The planned value remained the same over the entire period of three quarters that the project was being implemented. Earned value was a little bit lower that accumulated cost, showing the efficiency of this project. Quarter 2 had the highest rise in the cost difference between Earned Value and Planned Value and this was possibly due to differences in the cost of the two projects whose cost wasadjusted to reflect changes in the flow of activities that did not go as planned. The chart does not however show increment or reduction over time, it simply presents the cost of each category against time that it was incurred. This helps in visualising how the three variables relate throughout the project. Earned value is especially useful in project management in visualising how the project is performing with respect to cost utilisation (Schwalbe, 2009). The author further advised on using percentages of earned value to represent progress of tasks and their Earned Value to better visualise the relationships.
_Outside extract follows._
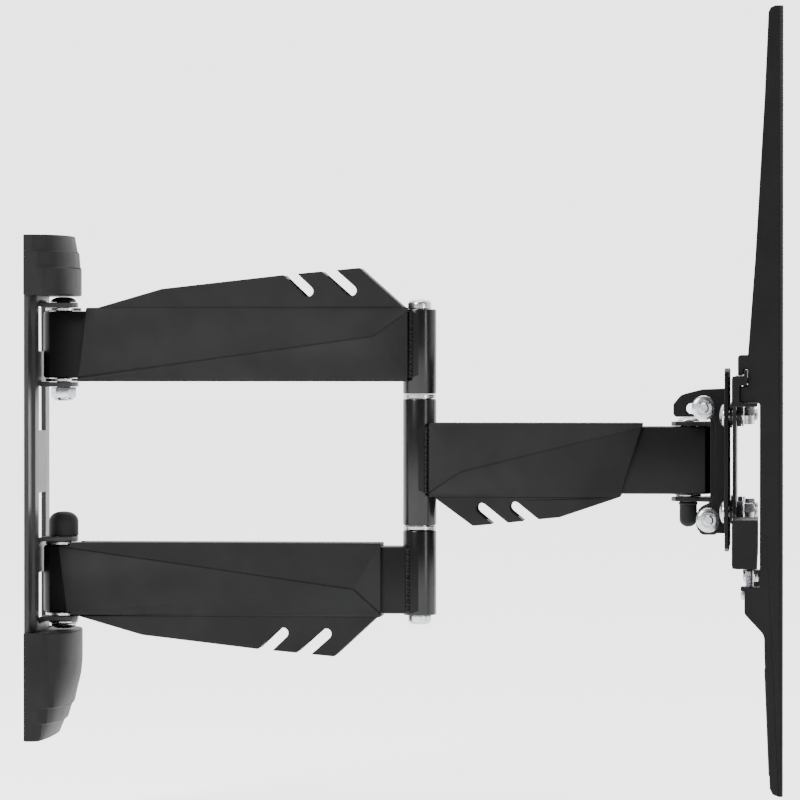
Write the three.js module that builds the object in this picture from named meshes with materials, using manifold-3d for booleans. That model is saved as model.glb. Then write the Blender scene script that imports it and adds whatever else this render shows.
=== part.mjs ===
// Full motion TV wall mount, as an assembly of separate pieces.
// Millimetres. X points away from the wall, Y runs along it, Z is up.
// The origin is the centre of the wall plate's back face.

import * as THREE from 'three';
import { mergeVertices } from 'three/addons/utils/BufferGeometryUtils.js';
import { ConvexGeometry } from 'three/addons/geometries/ConvexGeometry.js';
import Module from 'manifold-3d';

const manifold = await Module();
manifold.setup();

// ---------------------------------------------------------------- driving dimensions

const gap = 0.3;                   // clearance between pieces that touch or slide
const roundSides = 12;             // sides of a bolt, washer or bush
const tubeSides = 20;              // sides of a hinge tube
const overcut = 5;                 // how far a cut runs past the faces that it goes through

// Wall plate
const plateHeight = 295;
const plateWidth = 76;
const plateSheet = 2.8;
const plateRise = 2;               // step of the raised centre
const plateCentreWidth = 50;
const plateToArm = 0.9;            // raised centre to the arm's rounded end
const lugWidth = 24;
const lugReach = 8.4;              // lug tip past the pivot axis
const lugBend = 2;                 // inner bend radius
const windowLength = 31;           // opening that each lug leaves in the plate

// Wall covers
const coverWall = 2;
const coverOverlap = 2.5;          // covers past the plate's ends
const topCoverClearance = 0.4;     // covers to the pivot bolts' heads
const bottomCoverClearance = 0.5;

// Arms
const armLength = 214.2;           // wall pivot to elbow
const frontArmLength = 159.6;      // elbow to swivel
const armSpread = 70;              // each wall arm above or below the hinge column's middle
const columnZ = 15;                // middle of the hinge column
const frontArmLift = 1.5;          // front arm above the column's middle
const tubeHeight = 40;
const tubeWidth = 20;
const tubeWall = 2;
const wallEndBulge = 2;            // rounded tube end past the half width, around the wall pivot
const swivelEndBulge = 4.2;        // the same around the swivel

// Hinge column
const hingeWall = 2;
const hingeTubeOverhang = 1;       // outer hinge tubes past the arm's face
const middleTubeHalf = 37.6;
const pinRadius = 6;
const pinHeadLip = 1;              // pin head past the pin
const pinHeadHeight = 5.6;
const bushWall = 1.4;
const bushFlange = 2.4;
const bushDepth = 14;

// Cable covers
const shellWall = 1.7;
const shellEndSwell = 0.1;         // outer face past its thinnest at the wall or swivel end
const shellRidgeSwell = 2.6;       // the same at the ridge's knee
const shellEdgeSwell = 0.9;        // the same at the hinge end
const finInset = 0.6;              // fin's faces inside the body's thinnest part
const finWall = 2;
const hookWidth = 6.4;             // cable hook slots
const lowerShellShift = 12;        // lower cover sits nearer to the wall
const shellStart = 6.4;            // hinge axis to a cover's edge
const lowerShellStart = 10.4;
const lowerFinShift = 3;           // lower cover's fin sits further from its hinge end
const swivelShellSetback = 26.8;   // front cover's end before the swivel axis
const wallShellSetback = 9.9;      // upper cover's end before the wall pivot

// Pivot hardware
const pivotBoltRadius = 4;         // M8
const pivotWasherInset = 1.2;      // washer's rim inside the arm's rounded end
const pivotWasher = 1.8;
const pivotHeadRadius = 7.7;
const pivotHeadHeight = 3.3;
const pivotNutAcross = 13;
const pivotNutHeight = 8;
const thinWasher = 1.2;
const nutCapWall = 1.1;
const nutCapHeight = 14.6;
const pivotRelieved = 2.8;         // washer edge to the covers around a pivot

// Swivel yoke
const yokeSheet = 2.5;
const yokeHalf = 22;               // half width over its side flanges
const yokeToArm = 1;               // web's rear face to the arm's rounded end
const yokeReach = 19.2;            // web past the ears, up and down
const yokeUpperDepth = 11.2;       // side flanges behind the web: above, between and below the ears
const yokeFlangeDepth = 2;
const yokeLowerDepth = 8.7;
const earRadius = 10;
const swivelBoltRadius = 3;
const swivelHeadRadius = 6.5;
const capNutRadius = 5.7;
const capNutHeight = 15;

// Tilt bracket
const tiltSheet = 2.5;
const tiltPlateSetback = 6.8;      // yoke's web to the plate's rear face
const tiltPlateHalfWidth = 57.5;
const tiltPlateAbove = 34.1;       // plate past the yoke's ears, up and down
const tiltPlateBelow = 27.7;
const tiltPivotInset = 2.9;        // behind the yoke's web
const tiltPivotDrop = 10.4;        // below the yoke's lower ear
const tiltLockRise = 10.85;        // locking bolt above the upper ear
const tiltLean = -2.3;             // locking bolt behind the upright, degrees
const tiltForward = 7;
const tiltBack = 3;
const tiltBoltRadius = 3;          // M6
const tiltNutFlange = 7.2;
const tiltNutHeight = 6;

// Levelling hardware
const levelZ = 15.4;
const levelHalfWidth = 47.5;
const levelHalfHeight = 28;
const levelRange = 3;              // degrees each way
const levelBoltRadius = 3;         // M6
const levelHeadRadius = 6.5;
const levelHeadHeight = 2.7;
const spacerRadius = 7;
const spacerThickness = 1.6;
const levelWasherRadius = 6.3;
const levelWasherThickness = 2.8;
const levelNutAcross = 10;
const levelNutHeight = 6;
const levelNutFlange = 1.2;

// Rail plate
const railSheet = 2;
const railHalf = 116;
const railWebHalf = 62;
const upperRailTop = 66.5;
const upperRailBottom = 49.2;
const lowerRailTop = -15;
const lowerRailBottom = -42.8;
const hookFlange = 8.8;            // upper flange depth, over its lip
const hookLip = 3.5;
const railDepth = 14.4;
const boltRelief = 58;             // inner flanges start this far out
const hookEndWidth = 4.3;          // upper rail's end tab, around the bracket's nose
const hookEndBand = 5.3;

// TV brackets
const bracketSheet = 2;
const bracketSpacing = 200;        // between the two screw slot lines
const bracketFlange = 28;
const bracketTop = 276.2;
const bracketBottom = -171.8;
const bracketFace = 29;            // rail plate's rear face to the screen
const rearFlange = 10;
const screwSlotWidth = 8.4;
const screwSlotLength = 68;
const screwSlotRows = [-175, -75, 75, 175];
const screwSlotLine = 13;          // slot line inside the bracket's web

// Locking screws
const lockScrewRadius = 2.5;
const lockHeadRadius = 5;
const lockHeadHeight = 5;
const lockTabZ = -53.2;
const lockTabDepth = 14;

// ---------------------------------------------------------------- derived places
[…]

Aartsengel, A. v., & Kurtoglu, S. (2013). Handbook on Continuous Improvement Transformation: The Lean Six Sigma. New York: Springer.
Cooper, D. F., Grey, S., Raymond, G., & Walker, P. (2005). Project Risk Management Guidelines: Managing Risk in Large Projects and Complex Procurements. New York: John Wiley & Sons.
Kendrick, T. (2009). Identifying and Managing Project Risk: Essential Tools for Failure-Proofing. New York: AMACOM Div American Mgmt Assn.
Schwalbe, K. (2009). Information Technology in Project Management. New York: 6th.
Schwalbe, K. (2012). Information Technology Project Management (with Microsoft Project 2010 60. New York: Cengage Learning.